Erro tático, concluíram analistas independentes e mesmo alguns estrategistas democratas. A radicalização retórica presta desserviço à imagem de candidata “unificadora” que Harris tenta projetar e a seu intento de persuadir eleitores indecisos.

SERIA VERDADE? – No fim, ela estaria submetendo-se às regras do jogo de um rival que aposta na desqualificação e no insulto. Mas, de fato, independente das conveniências da disputa por votos, seria verdadeiro o adjetivo? Trump deve ser, objetivamente, definido como fascista?

A extensa família do nacionalismo compartilha traços superficiais do fascismo. A Reunião Nacional francesa, de Le Pen, e o Irmãos da Itália, de Meloni, repudiam oficialmente o fascismo mas conservam, em gestos e palavras, fragmentos de suas raízes históricas.

 A tirania imperialista, grão-russa e ultraconservadora de Putin contém pitadas de fascismo, algo que também pode ser identificado na ditadura pós-chavista de Maduro. Contudo, um rigor intelectual básico, que saiu da moda, proíbe classificar como fascistas tais partidos ou regimes.
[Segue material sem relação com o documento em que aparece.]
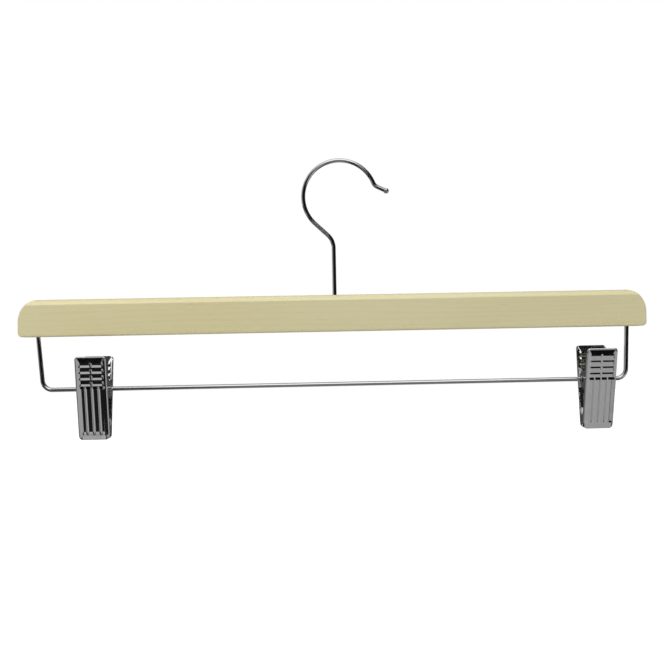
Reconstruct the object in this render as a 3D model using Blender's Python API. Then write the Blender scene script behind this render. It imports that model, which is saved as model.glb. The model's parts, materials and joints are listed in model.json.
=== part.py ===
"""Skirt hanger: a wooden bar on a swivel hook, with a wire rail that carries two sprung clips.

Metres, +Z up, the bar along X and its front facing -Y. The origin is the underside of the hook's
crown, straight above the stem, where a closet rod bears.
"""
import math

import bmesh
import bpy
from mathutils import Matrix, Vector

MM = 0.001

# Wooden bar
BAR_LENGTH = 380.0 * MM
BAR_HEIGHT = 22.4 * MM
BAR_THICKNESS = 12.0 * MM
BAR_CROWN = 3.4 * MM
END_CORNER_LENGTH = 11.8 * MM
END_CORNER_HEIGHT = 13.8 * MM
LOWER_CORNER_RADIUS = 2.6 * MM
BAR_EDGE_RADIUS = 0.9 * MM

# Swivel hook
HOOK_WIRE = 2.5 * MM
LOOP_BORE = 42.1 * MM
LOOP_OFFSET = 4.3 * MM
LOOP_HEIGHT = 59.8 * MM
NECK_SLOPE = math.radians(43.0)
NECK_BEND_RADIUS = 11.0 * MM
TIP_ANGLE = math.radians(20.0)
TIP_BEND_RADIUS = 3.0 * MM
TIP_BEND_TURN = math.radians(42.0)
TIP_LENGTH = 6.6 * MM
TIP_BALL = 3.3 * MM
HEAD_DIAMETER = 5.2 * MM
HEAD_HEIGHT = 1.4 * MM
HEAD_ROUNDING = 0.35 * MM
WASHER_DIAMETER = 7.4 * MM
WASHER_THICKNESS = 0.8 * MM
COUNTERBORE_DEPTH = 4.2 * MM

# Clip rail
RAIL_WIRE = 2.6 * MM
LEG_INSET = 10.6 * MM
LEG_DEPTH = 12.0 * MM
LEFT_LEG_LEAN = math.radians(4.9)
RIGHT_LEG_LEAN = math.radians(2.2)
RAIL_DROP = 32.0 * MM
RAIL_BEND_RADIUS = 6.0 * MM

# Where the clips hang, from the rail leg next to each, and how far each has swung about the rail
LEFT_CLIP_FROM_LEG = 33.4 * MM
RIGHT_CLIP_FROM_LEG = 19.4 * MM
LEFT_CLIP_TILT = math.radians(0.0)
RIGHT_CLIP_TILT = math.radians(4.5)

# Jaws, with heights measured from the rail that they hang on and spreads across both jaws
JAW_WIDTH = 18.6 * MM
JAW_RISE = 19.7 * MM
JAW_REACH = 30.4 * MM
LIP_HEIGHT = 3.6 * MM
LIP_SPREAD = 24.6 * MM
GRIP_SPREAD = 23.0 * MM
PIVOT_SPREAD = 17.4 * MM
TIP_SPREAD = 5.8 * MM
SHEET = 0.55 * MM
FOLD_RADIUS = 0.75 * MM
LIP_CORNER_RADIUS = 1.8 * MM
TIP_CORNER_RADIUS = 2.7 * MM

# The raised rim round each jaw's field, and what is pressed into the field
RIM_RISE = 0.45 * MM
RIM_BEVEL = 0.6 * MM
TIP_BAND = 3.1 * MM
RELIEF = 0.5 * MM
GROOVE_ROWS = 4
GROOVE_PITCH = 3.75 * MM
GROOVE_HEIGHT = 2.0 * MM
FIRST_GROOVE = 15.25 * MM
FLUTES = 4
FLUTE_PITCH = 4.1 * MM
FLUTE_WIDTH = 3.0 * MM
FLUTE_WALL = 1.0 * MM
FLUTE_TOP = 1.9 * MM
FLUTE_TOP_SLOPE = 1.8 * MM

# Side flanges: how deep each is folded, and the heights above the tip where its edge turns
EAR_RADIUS = 4.0 * MM
EAR_BASE = 6.4 * MM
EAR_JOG = 1.2 * MM
RIM_FLANGE = 1.8 * MM
EAR_FLANGE = 2.9 * MM
PIVOT_FLANGE = 2.3 * MM
WINDOW_FLANGE = 1.6 * MM
WINDOW_FOOT_FLANGE = 2.1 * MM
WINDOW_FOOT_HEIGHT = 12.3 * MM
SHUT_HEIGHT = 8.3 * MM
TIP_FLANGE_GAP = 1.2 * MM

# Pivot tube, spring and pads
TUBE_WALL = 0.35 * MM
TUBE_FLARE = 5.0 * MM
TUBE_FLARE_THICKNESS = 0.5 * MM
TUBE_FLARE_BEVEL = 0.15 * MM
SPRING_WIRE = 1.0 * MM
SPRING_TURNS = 5
SPRING_COIL_GAP = 0.45 * MM
SPRING_LEG_RISE = 13.0 * MM
PAD_TIP_GAP = 1.2 * MM
PAD_HEIGHT = 11.0 * MM
PAD_RIBS = 5
PAD_RIB_DEPTH = 0.35 * MM
PAD_RIB_FLANK = 0.75 * MM

# One clearance for pieces that seat on or run in each other, and how far a cutter passes a face
FIT = 0.3 * MM
OVERSHOOT = 1.0 * MM

# Facets
HOOK_SIDES = 12
RAIL_SIDES = 10
ROUND_STEPS = 24
COIL_STEPS = 9
ARC_STEP = math.radians(11.0)
FOLD_STEPS = (math.radians(50.0), math.radians(90.0))
BALL_END = math.radians(8.0)
LEAST_STEP = 0.2 * MM
LEAST_RISE = 0.05 * MM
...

XENOFOBIA – Do fascismo, Trump recolhe a xenofobia extremada e o impulso à construção de um movimento de massas, o Maga (Make America Great Again), em cuja periferia movem-se milícias supremacistas. Mas, na salada ideológica do trumpismo, inexiste o conceito fascista nuclear do Estado corporativo. Além disso, ao longo do mandato original do ex-presidente, as liberdades públicas e políticas seguiram intactas.

Foi John Kelly, general da reserva e ex-chefe de gabinete de Trump, quem colocou o adjetivo na roda, propiciando o avanço retórico da candidata democrata.

“O ex-presidente situa-se no campo da extrema direita, é um autoritário e admira ditadores. Assim, com certeza, ele encaixa-se na definição geral de fascista.” A “definição geral” invocada por Kelly abrange incontáveis tiranetes e, sobretudo, ignora as singularidades do fascismo.

FIDELIDADE – O ponto crucial da entrevista de Kelly encontra-se em outro lugar: a menção a um diálogo no qual o então presidente louvava a fidelidade inabalável dos generais de Hitler. O relevante, aí, não é o nome Hitler, mas a palavra fidelidade.

O chefe do Maga ressente-se das resistências dos seus antigos auxiliares militares em cumprir suas ordens impulsivas e, ainda, dos inquéritos instalados contra ele por promotores judiciais. Como lulistas e bolsonaristas, Trump enxerga nas agências públicas autônomas um “Estado profundo” engajado na sabotagem da vontade soberana do Líder eleito.

Trump promete, num segundo mandato, varrer o “Estado profundo”. A alta burocracia estatal seria submetida a expurgos purificadores e colonizada por figuras tão leais quanto os generais de Hitler. Não é fascismo, mas configura um desafio existencial à democracia americana.